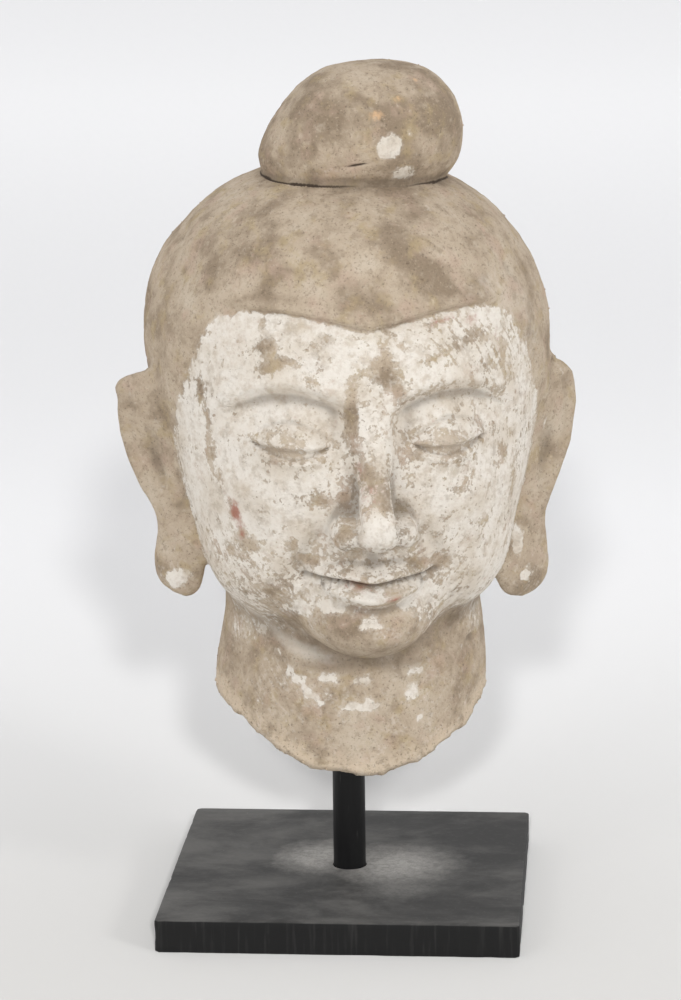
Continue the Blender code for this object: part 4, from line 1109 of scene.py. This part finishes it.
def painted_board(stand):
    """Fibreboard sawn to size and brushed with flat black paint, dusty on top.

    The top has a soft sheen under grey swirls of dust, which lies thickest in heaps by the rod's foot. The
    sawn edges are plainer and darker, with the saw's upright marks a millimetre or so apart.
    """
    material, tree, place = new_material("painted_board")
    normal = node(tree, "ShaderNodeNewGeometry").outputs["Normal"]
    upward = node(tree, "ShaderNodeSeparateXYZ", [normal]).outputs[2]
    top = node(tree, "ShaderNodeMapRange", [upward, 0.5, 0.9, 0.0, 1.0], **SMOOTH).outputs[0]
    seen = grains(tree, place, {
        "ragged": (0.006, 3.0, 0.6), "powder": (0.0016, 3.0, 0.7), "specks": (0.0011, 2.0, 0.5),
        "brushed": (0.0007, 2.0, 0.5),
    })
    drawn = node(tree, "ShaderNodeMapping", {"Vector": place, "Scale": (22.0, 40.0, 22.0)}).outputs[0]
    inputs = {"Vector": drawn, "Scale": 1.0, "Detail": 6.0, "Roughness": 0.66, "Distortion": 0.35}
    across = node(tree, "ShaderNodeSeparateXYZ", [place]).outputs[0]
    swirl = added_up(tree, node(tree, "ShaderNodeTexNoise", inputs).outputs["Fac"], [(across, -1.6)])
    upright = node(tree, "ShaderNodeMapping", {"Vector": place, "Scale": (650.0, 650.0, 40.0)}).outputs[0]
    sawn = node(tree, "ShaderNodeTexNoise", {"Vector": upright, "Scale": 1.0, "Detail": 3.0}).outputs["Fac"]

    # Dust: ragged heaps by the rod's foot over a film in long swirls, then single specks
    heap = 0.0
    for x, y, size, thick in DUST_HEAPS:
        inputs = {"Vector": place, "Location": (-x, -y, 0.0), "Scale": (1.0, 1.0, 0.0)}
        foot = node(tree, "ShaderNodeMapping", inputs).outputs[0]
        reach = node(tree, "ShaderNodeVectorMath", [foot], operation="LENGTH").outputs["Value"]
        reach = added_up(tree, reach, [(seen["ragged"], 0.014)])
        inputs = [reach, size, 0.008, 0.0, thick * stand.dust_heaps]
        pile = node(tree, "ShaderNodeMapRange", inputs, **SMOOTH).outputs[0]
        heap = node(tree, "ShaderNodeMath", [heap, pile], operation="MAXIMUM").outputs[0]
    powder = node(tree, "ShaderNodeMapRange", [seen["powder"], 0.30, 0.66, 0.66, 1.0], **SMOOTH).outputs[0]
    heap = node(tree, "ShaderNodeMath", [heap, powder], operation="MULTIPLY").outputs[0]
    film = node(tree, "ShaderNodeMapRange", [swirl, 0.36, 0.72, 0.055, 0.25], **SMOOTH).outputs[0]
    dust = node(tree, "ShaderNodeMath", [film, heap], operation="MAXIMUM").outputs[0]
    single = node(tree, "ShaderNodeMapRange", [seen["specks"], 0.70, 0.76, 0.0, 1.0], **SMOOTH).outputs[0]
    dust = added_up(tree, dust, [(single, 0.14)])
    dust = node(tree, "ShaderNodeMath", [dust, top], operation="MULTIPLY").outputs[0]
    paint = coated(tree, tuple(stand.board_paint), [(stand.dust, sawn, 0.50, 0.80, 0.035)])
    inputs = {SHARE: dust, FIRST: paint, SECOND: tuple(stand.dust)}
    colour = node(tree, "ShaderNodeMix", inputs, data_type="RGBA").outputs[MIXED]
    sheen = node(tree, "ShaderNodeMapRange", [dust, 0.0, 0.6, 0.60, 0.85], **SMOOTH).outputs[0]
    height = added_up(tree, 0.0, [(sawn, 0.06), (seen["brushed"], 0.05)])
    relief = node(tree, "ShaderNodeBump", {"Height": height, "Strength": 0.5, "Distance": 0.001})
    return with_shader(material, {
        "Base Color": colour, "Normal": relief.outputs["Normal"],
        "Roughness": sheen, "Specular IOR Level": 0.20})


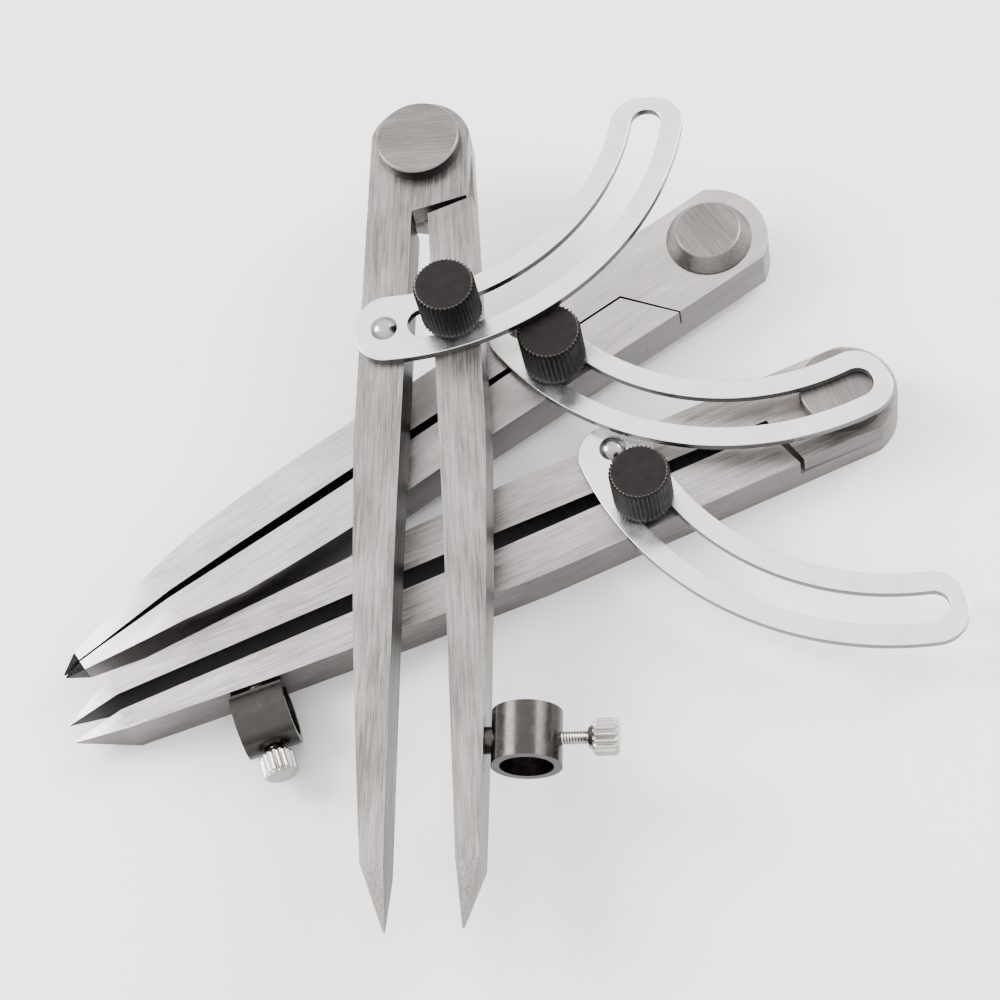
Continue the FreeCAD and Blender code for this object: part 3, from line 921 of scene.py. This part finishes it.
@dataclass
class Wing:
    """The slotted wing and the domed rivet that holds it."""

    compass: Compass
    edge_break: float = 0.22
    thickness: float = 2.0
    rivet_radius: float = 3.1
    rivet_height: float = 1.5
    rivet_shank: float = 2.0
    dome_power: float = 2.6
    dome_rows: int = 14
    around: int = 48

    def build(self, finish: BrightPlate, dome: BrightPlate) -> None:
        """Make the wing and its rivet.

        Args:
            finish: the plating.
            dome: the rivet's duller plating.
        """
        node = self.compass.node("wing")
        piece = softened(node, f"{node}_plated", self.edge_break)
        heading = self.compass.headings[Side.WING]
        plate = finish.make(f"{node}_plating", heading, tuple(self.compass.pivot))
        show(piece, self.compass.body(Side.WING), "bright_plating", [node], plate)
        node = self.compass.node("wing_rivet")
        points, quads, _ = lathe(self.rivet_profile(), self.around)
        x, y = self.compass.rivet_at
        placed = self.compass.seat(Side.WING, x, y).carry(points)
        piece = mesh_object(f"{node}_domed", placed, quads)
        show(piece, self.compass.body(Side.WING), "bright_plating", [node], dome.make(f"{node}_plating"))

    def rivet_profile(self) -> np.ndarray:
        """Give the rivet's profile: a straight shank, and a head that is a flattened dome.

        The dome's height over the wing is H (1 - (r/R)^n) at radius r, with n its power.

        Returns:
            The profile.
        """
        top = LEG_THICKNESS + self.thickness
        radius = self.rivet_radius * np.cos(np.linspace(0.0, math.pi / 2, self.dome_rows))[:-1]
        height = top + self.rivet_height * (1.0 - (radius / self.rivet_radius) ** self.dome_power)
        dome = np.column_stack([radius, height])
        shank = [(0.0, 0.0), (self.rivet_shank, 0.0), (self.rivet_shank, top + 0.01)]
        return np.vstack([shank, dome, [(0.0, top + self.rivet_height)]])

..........

§ Directions: Hand back the material above in full, exactly as written.

§ Problem solution:
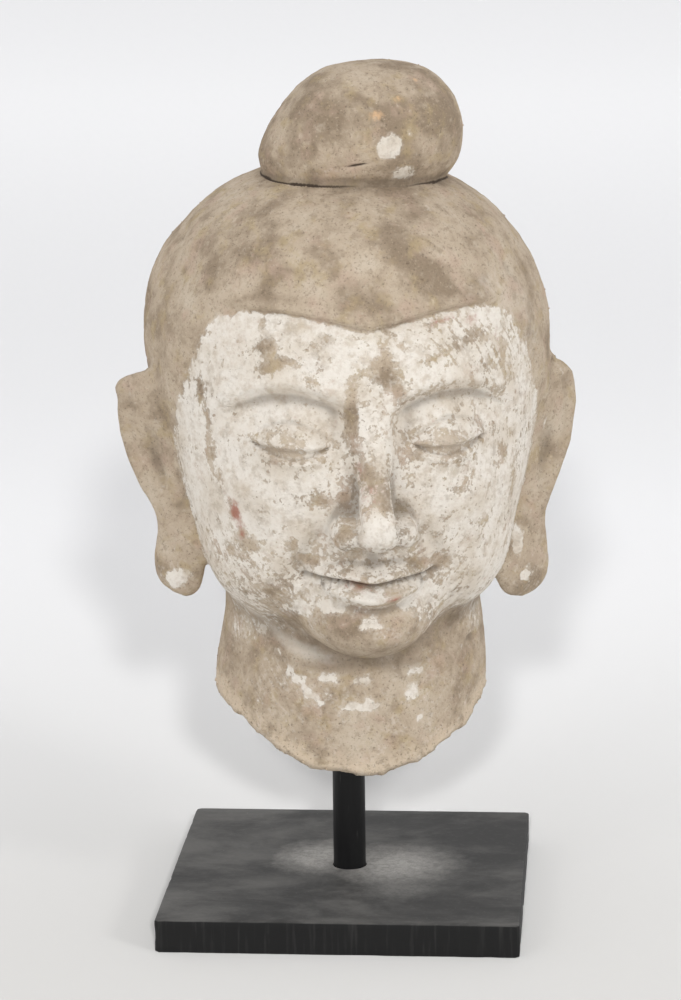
Continue the Blender code for this object: part 4, from line 1109 of scene.py. This part finishes it.
def painted_board(stand):
    """Fibreboard sawn to size and brushed with flat black paint, dusty on top.

    The top has a soft sheen under grey swirls of dust, which lies thickest in heaps by the rod's foot. The
    sawn edges are plainer and darker, with the saw's upright marks a millimetre or so apart.
    """
    material, tree, place = new_material("painted_board")
    normal = node(tree, "ShaderNodeNewGeometry").outputs["Normal"]
    upward = node(tree, "ShaderNodeSeparateXYZ", [normal]).outputs[2]
    top = node(tree, "ShaderNodeMapRange", [upward, 0.5, 0.9, 0.0, 1.0], **SMOOTH).outputs[0]
    seen = grains(tree, place, {
        "ragged": (0.006, 3.0, 0.6), "powder": (0.0016, 3.0, 0.7), "specks": (0.0011, 2.0, 0.5),
        "brushed": (0.0007, 2.0, 0.5),
    })
    drawn = node(tree, "ShaderNodeMapping", {"Vector": place, "Scale": (22.0, 40.0, 22.0)}).outputs[0]
    inputs = {"Vector": drawn, "Scale": 1.0, "Detail": 6.0, "Roughness": 0.66, "Distortion": 0.35}
    across = node(tree, "ShaderNodeSeparateXYZ", [place]).outputs[0]
    swirl = added_up(tree, node(tree, "ShaderNodeTexNoise", inputs).outputs["Fac"], [(across, -1.6)])
    upright = node(tree, "ShaderNodeMapping", {"Vector": place, "Scale": (650.0, 650.0, 40.0)}).outputs[0]
    sawn = node(tree, "ShaderNodeTexNoise", {"Vector": upright, "Scale": 1.0, "Detail": 3.0}).outputs["Fac"]

    # Dust: ragged heaps by the rod's foot over a film in long swirls, then single specks
    heap = 0.0
    for x, y, size, thick in DUST_HEAPS:
        inputs = {"Vector": place, "Location": (-x, -y, 0.0), "Scale": (1.0, 1.0, 0.0)}
        foot = node(tree, "ShaderNodeMapping", inputs).outputs[0]
        reach = node(tree, "ShaderNodeVectorMath", [foot], operation="LENGTH").outputs["Value"]
        reach = added_up(tree, reach, [(seen["ragged"], 0.014)])
        inputs = [reach, size, 0.008, 0.0, thick * stand.dust_heaps]
        pile = node(tree, "ShaderNodeMapRange", inputs, **SMOOTH).outputs[0]
        heap = node(tree, "ShaderNodeMath", [heap, pile], operation="MAXIMUM").outputs[0]
    powder = node(tree, "ShaderNodeMapRange", [seen["powder"], 0.30, 0.66, 0.66, 1.0], **SMOOTH).outputs[0]
    heap = node(tree, "ShaderNodeMath", [heap, powder], operation="MULTIPLY").outputs[0]
    film = node(tree, "ShaderNodeMapRange", [swirl, 0.36, 0.72, 0.055, 0.25], **SMOOTH).outputs[0]
    dust = node(tree, "ShaderNodeMath", [film, heap], operation="MAXIMUM").outputs[0]
    single = node(tree, "ShaderNodeMapRange", [seen["specks"], 0.70, 0.76, 0.0, 1.0], **SMOOTH).outputs[0]
    dust = added_up(tree, dust, [(single, 0.14)])
    dust = node(tree, "ShaderNodeMath", [dust, top], operation="MULTIPLY").outputs[0]
    paint = coated(tree, tuple(stand.board_paint), [(stand.dust, sawn, 0.50, 0.80, 0.035)])
    inputs = {SHARE: dust, FIRST: paint, SECOND: tuple(stand.dust)}
    colour = node(tree, "ShaderNodeMix", inputs, data_type="RGBA").outputs[MIXED]
    sheen = node(tree, "ShaderNodeMapRange", [dust, 0.0, 0.6, 0.60, 0.85], **SMOOTH).outputs[0]
    height = added_up(tree, 0.0, [(sawn, 0.06), (seen["brushed"], 0.05)])
    relief = node(tree, "ShaderNodeBump", {"Height": height, "Strength": 0.5, "Distance": 0.001})
    return with_shader(material, {
        "Base Color": colour, "Normal": relief.outputs["Normal"],
        "Roughness": sheen, "Specular IOR Level": 0.20})


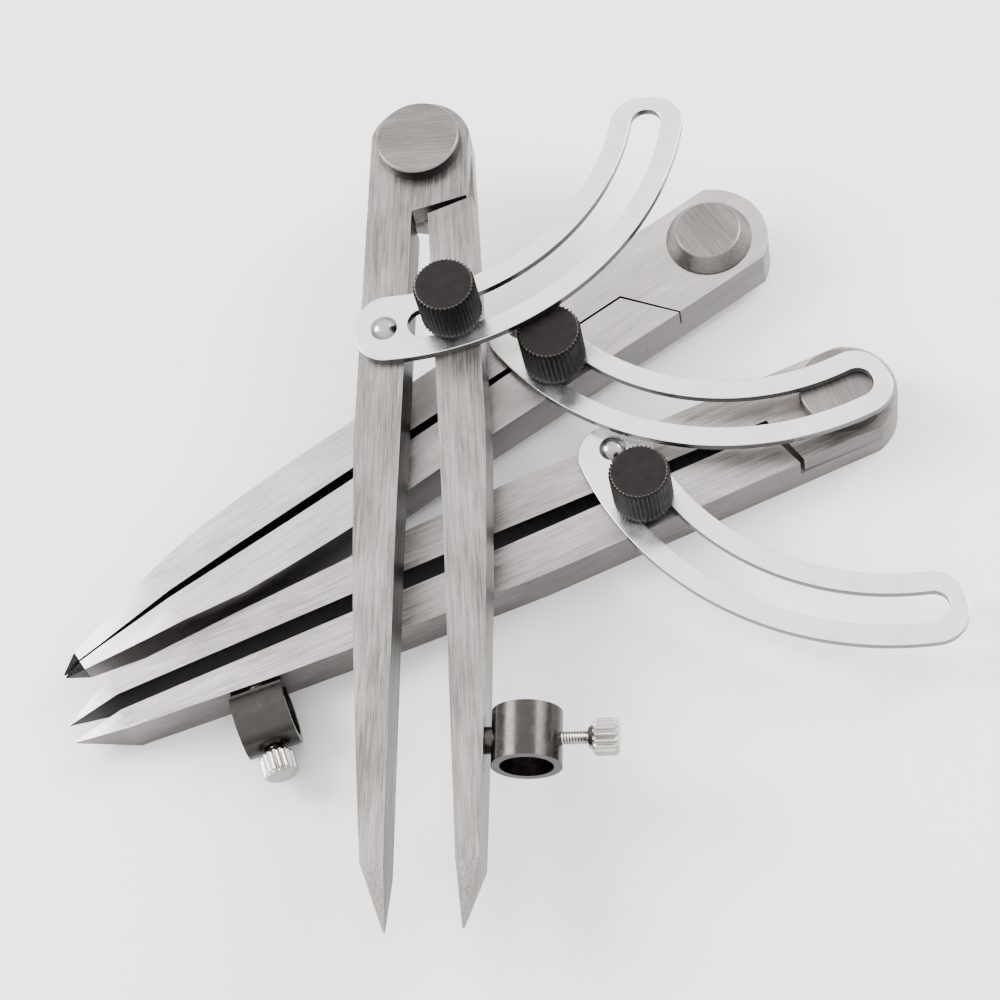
Continue the FreeCAD and Blender code for this object: part 3, from line 921 of scene.py. This part finishes it.
@dataclass
class Wing:
    """The slotted wing and the domed rivet that holds it."""

    compass: Compass
    edge_break: float = 0.22
    thickness: float = 2.0
    rivet_radius: float = 3.1
    rivet_height: float = 1.5
    rivet_shank: float = 2.0
    dome_power: float = 2.6
    dome_rows: int = 14
    around: int = 48

    def build(self, finish: BrightPlate, dome: BrightPlate) -> None:
        """Make the wing and its rivet.

        Args:
            finish: the plating.
            dome: the rivet's duller plating.
        """
        node = self.compass.node("wing")
        piece = softened(node, f"{node}_plated", self.edge_break)
        heading = self.compass.headings[Side.WING]
        plate = finish.make(f"{node}_plating", heading, tuple(self.compass.pivot))
        show(piece, self.compass.body(Side.WING), "bright_plating", [node], plate)
        node = self.compass.node("wing_rivet")
        points, quads, _ = lathe(self.rivet_profile(), self.around)
        x, y = self.compass.rivet_at
        placed = self.compass.seat(Side.WING, x, y).carry(points)
        piece = mesh_object(f"{node}_domed", placed, quads)
        show(piece, self.compass.body(Side.WING), "bright_plating", [node], dome.make(f"{node}_plating"))

    def rivet_profile(self) -> np.ndarray:
        """Give the rivet's profile: a straight shank, and a head that is a flattened dome.

        The dome's height over the wing is H (1 - (r/R)^n) at radius r, with n its power.

        Returns:
            The profile.
        """
        top = LEG_THICKNESS + self.thickness
        radius = self.rivet_radius * np.cos(np.linspace(0.0, math.pi / 2, self.dome_rows))[:-1]
        height = top + self.rivet_height * (1.0 - (radius / self.rivet_radius) ** self.dome_power)
        dome = np.column_stack([radius, height])
        shank = [(0.0, 0.0), (self.rivet_shank, 0.0), (self.rivet_shank, top + 0.01)]
        return np.vstack([shank, dome, [(0.0, top + self.rivet_height)]])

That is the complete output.